Hak asasi manusia adalah dasar dari semua aspek kehidupan kita, dan pemerintah, suka atau tidak, memegang peranan penting dalam menentukan cara hidup kita. Jadi, mari kita lihat bagaimana pemerintah berkompetisi di arena HAM.

Bagaimana Penilaian Masyarakat terhadap Kinerja Pemerintah dalam Menangani Isu HAM?

Sekitar 42% masyarakat menilai kinerja pemerintah dalam menangani isu HAM sebagai (sangat) buruk, 46% menganggap sudah cukup, dan hanya 13% yang memberikan pujian (sangat) bagus. Jadi, sementara pemerintah mungkin berlari di lintasan perunggu, mereka masih jauh dari podium emas.

Penilaian Masyarakat Terhadap Kinerja Pemerintah dalam HAM

Meh, Good Enough but Not Good Enough

Dalam pertandingan ini, pemerintah telah menunjukkan beberapa langkah positif, seperti program rehabilitasi dan rekonstruksi untuk memulihkan kondisi sosial dan ekonomi korban pelanggaran HAM berdasarkan laporan dari Kompas1KOMNAS HAM juga meluncurkan uji coba Penilaian HAM terhadap tujuh kementerian dan lembaga negara di bulan April kemarin2.

Namun, mari kita tidak berpura-pura bahwa pemerintah berada di jalur kemenangan. Terduga pelanggar HAM berat yang akan menjadi presiden Indonesia berikutnya menambah kekhawatiran. Amnesty Indonesia mencatat, pada tahun 2023, terdapat 95 serangan terhadap pembela HAM dengan total korban mencapai 268 orang—angka tertinggi sejak 20193. Aktivis Papua, jurnalis, petani, dan masyarakat adat adalah beberapa sasaran utama. Tentunya masih banyak contoh kasus lainnya yang diliput maupun yang tidak tersorot media.

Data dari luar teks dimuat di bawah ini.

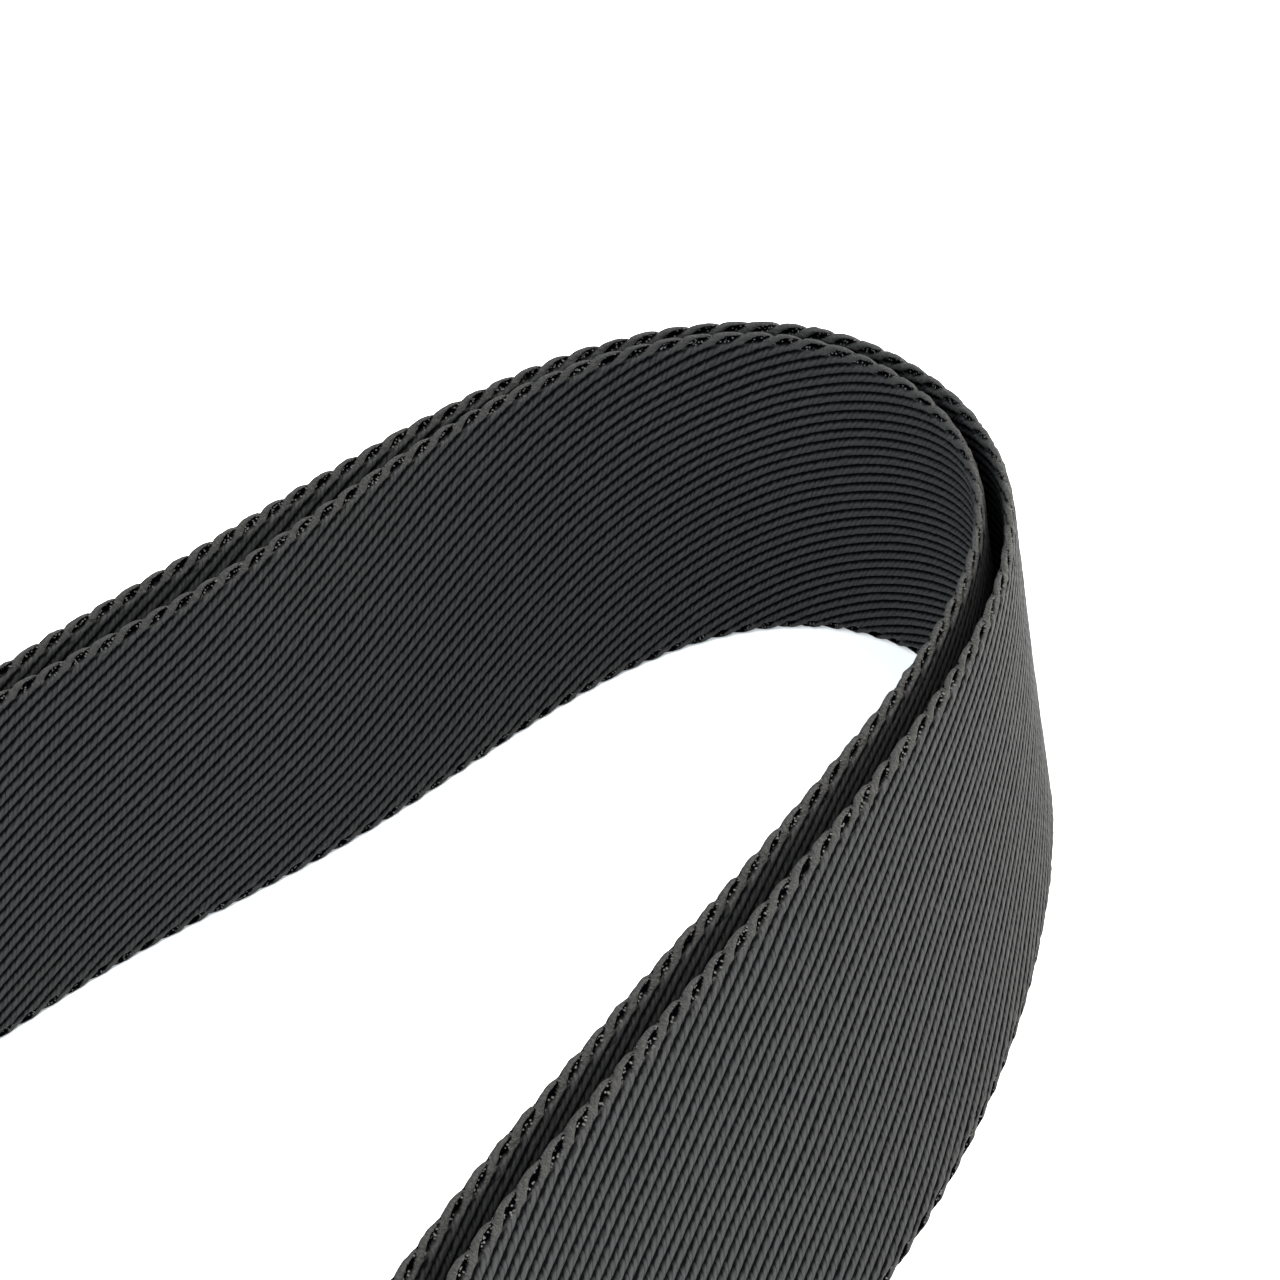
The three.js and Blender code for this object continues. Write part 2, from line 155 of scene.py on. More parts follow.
SLIDER_PLACE = Place(SLIDER_AT, R_MAIN + HALF, False)
LOOP_GAP = GAP_TOP[0][1]
LOOP_PLACE = Place(LOOP_AT, THICK + LOOP_GAP / 2, True)
LOOP_WRAP = (LOOP_GAP + THICK) / 2

# From the layout in plan to the CAD frame: the slider's middle bar fixes the move.
PLAN_TURN = -math.pi - float(on_route(SLIDER_AT)[2])
PLAN_COS, PLAN_SIN = math.cos(PLAN_TURN), math.sin(PLAN_TURN)
SLIDER_BOX = np.array(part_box("slider_frame"))
PLAN_SHIFT = SLIDER_BOX.mean(0)[:2] / MM - np.array([
    PLAN_COS * SLIDER_PLACE.x - PLAN_SIN * SLIDER_PLACE.y,
    PLAN_SIN * SLIDER_PLACE.x + PLAN_COS * SLIDER_PLACE.y])


def to_cad(points):
    """Layout millimetres to CAD metres."""
    p = np.asarray(points, float)
    out = np.empty_like(p)
    out[..., 0] = (PLAN_COS * p[..., 0] - PLAN_SIN * p[..., 1] + PLAN_SHIFT[0]) * MM
    out[..., 1] = (PLAN_SIN * p[..., 0] + PLAN_COS * p[..., 1] + PLAN_SHIFT[1]) * MM
    out[..., 2] = p[..., 2] * MM
    return out


def in_place(place, local):
    """Points in a standing frame, in mm, to CAD metres."""
    q = np.asarray(local, float)
    flat = place.plan(q.reshape(-1, 3)[:, :2]).reshape(*q.shape[:-1], 2)
    return to_cad(np.concatenate([flat, q[..., 2:]], -1))


def belt(stops, arc_step=math.radians(4)):
    """A path round bars, as in the CAD: each stop is x, y, radius, side."""
    lines = []
    for (x0, y0, r0, d0), (x1, y1, r1, d1) in zip(stops, stops[1:]):
        away = math.atan2(y1 - y0, x1 - x0)
        reach = math.hypot(x1 - x0, y1 - y0)
        lines.append(away + math.acos((r1 * d1 - r0 * d0) / reach) - math.pi / 2)
    points = [stops[0][:2]]
    for i in range(1, len(stops) - 1):
        x, y, r, side = stops[i]
        sweep = ((lines[i] - lines[i - 1]) * side) % (2 * math.pi)
        if sweep > 2 * math.pi - 1e-6:
            sweep = 0.0
        count = max(1, math.ceil(sweep / arc_step))
        for k in range(count + 1):
            h = lines[i - 1] + side * sweep * k / count
            points.append((x + r * side * math.sin(h), y - r * side * math.cos(h)))
    points.append(stops[-1][:2])
    return np.array(points, float)


# ---- a webbing's path


def run_along(path):
    """The length walked at each point of a path."""
    return np.concatenate([[0], np.cumsum(np.hypot(*np.diff(path, axis=0).T))])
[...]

Apa yang Harus Dilakukan Selanjutnya?

Isu HAM adalah tantangan yang harus terus diperjuangkan. Meskipun kita mungkin tidak memiliki sumber daya untuk memperbaiki semuanya sekaligus, kita dapat berperan aktif dalam meningkatkan kepedulian dan pengetahuan kita mengenai dampak HAM dalam kehidupan sehari-hari.

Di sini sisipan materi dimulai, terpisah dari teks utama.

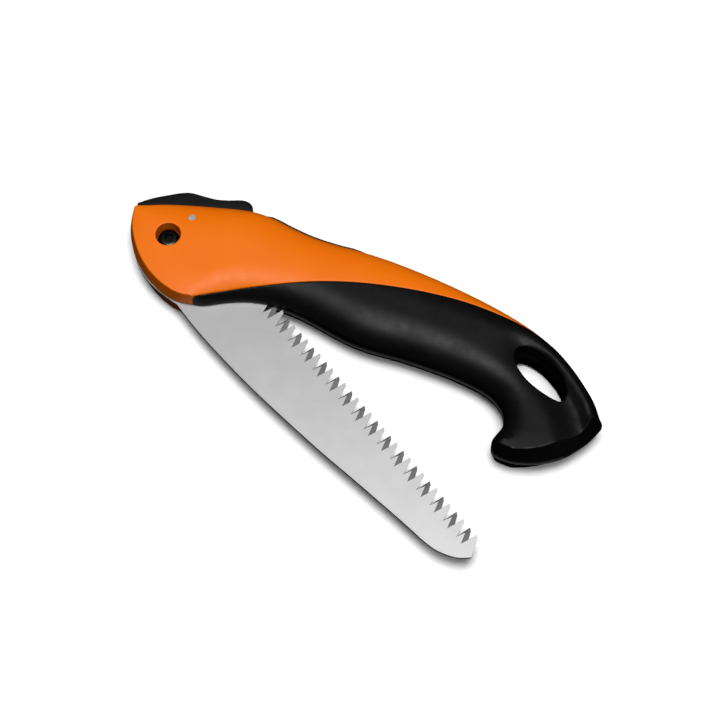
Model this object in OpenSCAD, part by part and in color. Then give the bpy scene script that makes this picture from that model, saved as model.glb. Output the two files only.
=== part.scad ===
// Folding pruning saw, lying on its right side with the blade part way out.
// X runs from the pivot to the butt, Y to the back of the handle, Z to the left side.
// The origin is on the pivot's axis, in the plane that the handle rests on.

/* [Handle] */
// Thickness over both halves
handle_t = 24; // [22:0.5:26]
// Width of the slot that the blade folds into
slot_w = 3.2; // [3:0.1:3.6]
// Shadow gap between an orange cover and its black grip
seam_gap = 0.3; // [0.1:0.1:0.5]
// How far the back frame stands proud of the covers
frame_proud = 1.5; // [0:0.1:1.6]

/* [Blade] */
// Thickness of the blade
blade_t = 1.4; // [1:0.1:1.6]
// Distance from tooth to tooth
tooth_pitch = 4.56; // [4.4:0.02:4.6]
// Number of teeth
tooth_count = 35; // [30:1:35]
// Depth of the deeper gullets
tooth_depth = 8; // [6:0.2:8]
// Turn from the rest pose to the folded one
fold_angle = 18.6; // [17:0.1:18.6]
// Turn from the rest pose to the fully open one
open_angle = 125.7; // [120:0.1:125.7]

/* [Pivot] */
// Diameter of the pivot bolt's shank
bolt_d = 5; // [4:0.5:5]
// Outer diameter of the bush that the blade turns on
bush_d = 8; // [7:0.5:8]
// Diameter of the bolt's round head
bolt_head_d = 9.4; // [9:0.1:10.4]
// Diameter of the recess for the head and for the nut
recess_d = 11.6; // [11.2:0.1:12.6]
// Size of the bolt's hexagon socket across its flats
socket_af = 4; // [3:0.5:5]
// Outer diameter of the thrust washers
washer_d = 17; // [14:1:18]

/* [Lock] */
// Diameter of the lever's pin
pin_d = 3.2; // [3:0.1:3.4]
// Width of the lock lever
lever_w = 8; // [7:0.5:8]
// Radius of the tang's round part, which the pawl rides on
tang_r = 11.6; // [11:0.1:11.7]

/* [Screws] */
// Diameter of the body screws' shanks
screw_d = 3; // [2.5:0.5:3.5]
// Diameter of the body screws' heads
screw_head_d = 5.6; // [5:0.2:6]

/* [Hidden] */
$fn = 64;

mid_z = handle_t / 2;
half_t = handle_t / 2;
slot_half = slot_w / 2;
run_gap = 0.05;
side_gap = 0.3;
blade_angle = -27.6;
tooth_line = 20.1;
last_tooth_x = 195.4;
first_tooth_x = last_tooth_x - (tooth_count - 1) * tooth_pitch;
pin_at = [6, 12.4];
pawl_angle = 100;
step_angle = 234.7;
notch_depth = 1.3;
slot_end_r = 204.6;
slot_end_top = -3.2;
slot_end_low = -6.6;

// Height of the full outline in each half, and the inset of the raised panel above it
shoulder_h = half_t - 3;
panel_inset = 2.4;

function lerp_spline(a, b, c, d, t) =
    0.5 * (2 * b + (c - a) * t + (2 * a - 5 * b + 4 * c - d) * t * t
    + (3 * b - a - 3 * c + d) * t * t * t);
// A smooth curve through the points, with the last point left for the next curve
function smooth(p, n = 4) = let (k = len(p) - 1)
    [for (i = [0 : k - 1], j = [0 : n - 1])
        lerp_spline(p[max(i - 1, 0)], p[i], p[i + 1], p[min(i + 2, k)], j / n)];
function smooth_loop(p, n = 3) = let (k = len(p))
    [for (i = [0 : k - 1], j = [0 : n - 1])
        lerp_spline(p[(i + k - 1) % k], p[i], p[(i + 1) % k], p[(i + 2) % k], j / n)];
function unit(v) = v / norm(v);
function turned(v) = [-v[1], v[0]];
// The closed outline moved inwards; it runs counter-clockwise
function inset(p, d) = let (k = len(p))
    [for (i = [0 : k - 1]) p[i] + d * turned(unit(p[(i + 1) % k] - p[(i + k - 1) % k]))];
function polar(r, a) = [r * cos(a), r * sin(a)];
function arc(r, a, b, n) = [for (i = [0 : n]) polar(r, a + (b - a) * i / n)];
function spin(p, a) = [p[0] * cos(a) - p[1] * sin(a), p[0] * sin(a) + p[1] * cos(a)];

front_curve = [[-22.2, 9.2], [-21.9, 5.5], [-18.6, -2.6], [-12.7, -10.8], [-5.2, -17.6],
    [3.2, -22.3], [10.8, -24.7], [16.8, -25], [22.6, -23.8]];
belly_curve = [[22.6, -23.8], [28.1, -22.2], [37.3, -16.4], [47.1, -11.9], [57.9, -9.5],
    [69.6, -9.2], [82.1, -10.6], [94.6, -12.1], [106.2, -11.8], [120, -10], [139.8, -8.9],
    [151.5, -9.2], [158, -9.8], [164, -11.3], [168.9, -14.2], [172.3, -18.3], [173.6, -23.2],
    [172.4, -28.2], [171.9, -31.2], [173, -34.4]];
foot_curve = [[173, -34.4], [175.5, -35.8], [180.3, -36], [185.4, -35.1], [195, -30.9],
    [203.6, -23.8], [210.2, -13.6], [213.2, -5.4]];
back_curve = [[213.2, -5.4], [213.3, -4.2], [211.4, -2.4], [207.1, 2.5], [202.1, 6.9],
    [194, 13], [186.5, 17.6], [179.3, 21.2], [166, 25.7], [147.2, 29.2], [122.7, 31.4],
    [99, 31.8], [81.5, 30.7], [70.2, 29.2], [58.5, 28.5], [48, 29.1], [39.7, 30], [31, 29.9],
    [22.6, 28.1], [11.8, 24.6], [1.3, 21], [-9, 16.7], [-17, 12.6], [-22.2, 9.2]];
outline = concat(smooth(front_curve), smooth(belly_curve), smooth(foot_curve),
    smooth(back_curve));
// The panel's outline keeps only the points that lie well apart
corners = concat(front_curve, belly_curve, foot_curve, back_curve);
spread = [for (i = [0 : len(corners) - 1])
    if (norm(corners[i] - corners[(i + 1) % len(corners)]) > 3.8) corners[i]];
panel = smooth_loop(inset(spread, panel_inset));

hole_curve = [[166.3, 7.4], [168.2, 4.5], [171.4, 1.6], [175.4, -0.9], [180.2, -2.7],
    [185.5, -3.9], [190, -4.3], [192.8, -4], [194.1, -2.2], [193.6, 1.5], [191.1, 5.2],
    [187.2, 8.8], [181, 12.4], [175.6, 14.1], [170.6, 14.6], [167.4, 13.6], [165.9, 11.2],
    [166.3, 7.4]];

// Edge between the orange covers and the black grips
seam_curve = [[21.6, -24.6], [26.6, -20.7], [32, -16.7], [38.4, -12.3], [45.7, -8], [60, -0.5],
    [74.6, 6.5], [89.6, 12.4], [105.2, 17.1], [121.2, 20.9], [137.8, 23.4], [155, 24],
    [168, 23.4], [176, 22.4]];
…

Peran Pengawasan Masyarakat

Masyarakat Indonesia adalah bangsa yang cerdas dan terdidik di era informasi ini. Banyak kasus HAM, meski mungkin tidak berskala besar, bisa membuat kita merasa kewalahan dan tidak berdaya. Tapi, jangan khawatir, banyak pejuang HAM yang sudah melakukan pekerjaan luar biasa. Kita tidak diminta untuk memulai revolusi; kita cukup memperkuat upaya mereka. Setiap dukungan kecil dapat membantu memperbesar dampak mereka, seperti memberi dorongan pada atlet yang sedang berlomba di Olimpiade. If there’s one thing our people are good at, it’s showing up and giving support!

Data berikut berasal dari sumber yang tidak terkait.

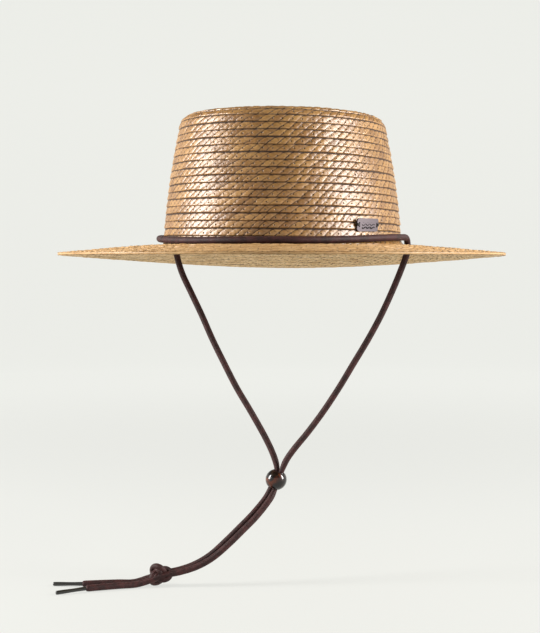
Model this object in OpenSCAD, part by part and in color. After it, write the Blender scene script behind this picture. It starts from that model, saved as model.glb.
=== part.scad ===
// Straw sun hat with a wind cord: flat-topped crown, wide brim, doubled chin cord with a
// sliding toggle bead, a stopper knot and tipped cord ends, and a small sewn metal tag.
// The origin is the middle of the head opening, at the level where crown and brim meet.
// +Z is up, -Y is the front of the hat.

/* [Crown] */
// half of the crown's width over the straw, at the brim
crown_half_w = 87.5; // [75:0.5:100]
// how much further the hat reaches to front and back than to the sides
oval_extra = 17; // [5:1:25]
// height at which the side of the crown starts to round over
side_h = 84.5; // [60:0.5:120]
// how far the side has come in at that height, as a straight lean
side_lean = 4.95; // [0:0.05:15]
// how far it has come in as a curve, on top of the lean
side_bow = 6.78; // [0:0.01:15]
// width of the rounding between side and tip
round_w = 9; // [4:0.5:20]
// height of that rounding
round_h = 10; // [4:0.5:20]
// rise of the tip's middle over its rim
tip_rise = 2; // [0:0.5:10]
// thickness of the sewn straw
straw_t = 2; // [1:0.1:4]

/* [Brim] */
// half of the brim's width at its edge
brim_half_w = 164; // [120:1:200]
// half width of the level ring that carries crown and eyelets
level_half_w = 98; // [90:1:120]
// drop of the edge at front and sides
edge_drop = 5.3; // [0:0.1:20]
// further drop of the edge at the back
back_drop = 11; // [0:0.5:30]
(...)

Sebagai warga negara yang bertanggung jawab, kita perlu aktif mengawasi kinerja pemerintah. Ini berarti terlibat dalam diskusi, memantau kebijakan, dan mendukung inisiatif yang mempromosikan perlindungan HAM. Dengan terlibat, kita tidak hanya menonton dari pinggir lapangan; kita juga berkontribusi pada permainan.

Kesimpulan

Menilai kinerja pemerintah sebagai “cukup” dalam isu HAM sama halnya dengan memberi mereka medali perak—good enough tetapi tidak memuaskan. Kekhawatiran mengenai perlindungan hak-hak asasi adalah hal yang wajar dan harus ditindaklanjuti. Pemerintah perlu bekerja keras untuk mendapatkan medali emas dalam penanganan HAM, dan kita akan terus mengawasi.

____

Survei ini adalah rangkaian dari survei nasional per kuartal yang dilakukan oleh Kawula17, yang merupakan afiliasi dari PP17. Periode pengumpulan data survei ini dilakukan pada tanggal 12 – 21 Juli 2024 dengan ukuran sampel representatif sebesar 408 responden dari seluruh Indonesia dan diikuti oleh responden berusia 17 – 44 tahun dengan margin of error 5%.